Instead, I’m considering running 1024 WARP threads per block/SM and streaming the data from the HBM.

My new algorithm is something like the following:

Each thread takes as input a 32-bit int, let’s call it key, and a 64-entry array of 32-bit ints. Each thread iterates through its 64-entry array until it either finds a match or finishes iterating.

(1) Let’s assume there is an initial latency of 400+ cycles (a fictitious number) due to missing in the L1 and L2. Will the 63 reads that follow that initial miss be prefetched? What should I consider their latency to be? 400+ cycles? 3 cycles?

(2) Will the latency for the initial read of threads 32-63 be any faster than the latency of the initial read for threads 0-31? Given threads 0-31 execute immediately before threads 32-63 (on the same block/SM), would a couple cycles be saved?

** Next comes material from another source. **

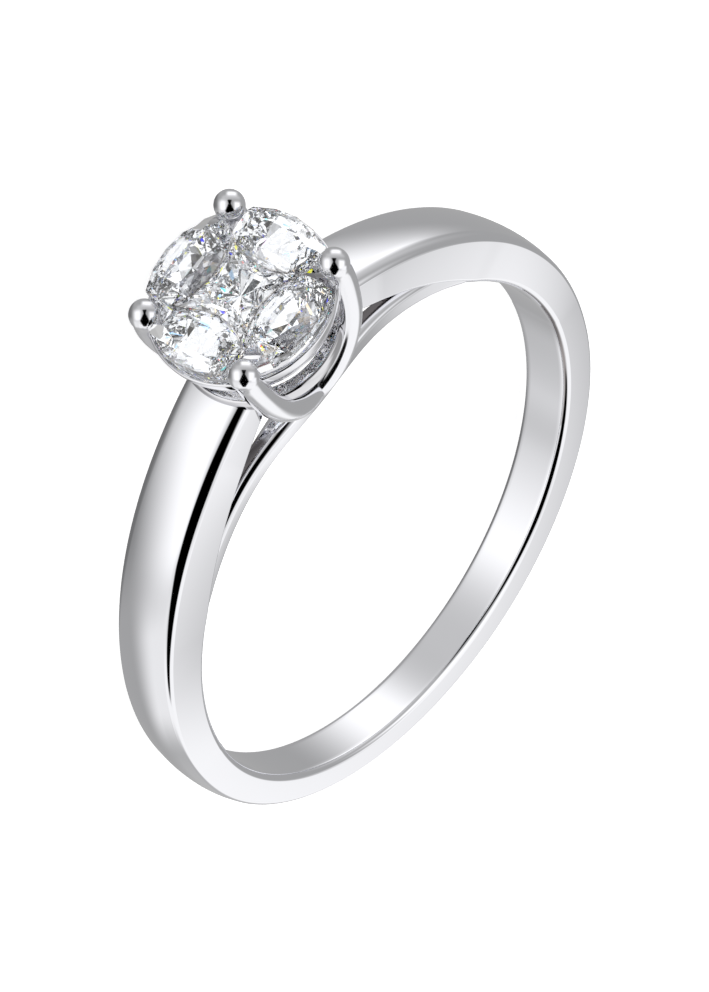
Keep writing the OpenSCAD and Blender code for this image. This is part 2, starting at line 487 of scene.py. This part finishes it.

(3) How long does it take for the HBM->register prefetcher (which may be an abstraction for multiple layers of prefetechers) to kick in? Does such a prefetcher exist?

(4) Would interleaving the data for each thread help? That is, instead of having 1024 different arrays (i.e, int array[1024][64]), should I have 64 1024-int arrays (i.e., int array[64][1024])?

(5) Would interleaving the interleavings help? I.e., let’s assume that 32-bytes constitute a cache line. Should I store 8-threads’ worth of data adjacently? I think this would be implemented with int array[1024/8][64][8].

Thanks!

There is no active prefetching for L1: it’s ineffective as L1 is too small for this (only 64KB-96KB L1 per SM), particularly if one is almost at capacity and there are too many collisions. For L2, NVIDIA has some very limited prefetching mechanism, but the details are not exposed externally and it’s not guaranteed to work for any predefined access pattern. L1 mostly helps with repeated reads within a warp execution (it’s also write-through, so limited help for reductions: use shared memory or atomics for this).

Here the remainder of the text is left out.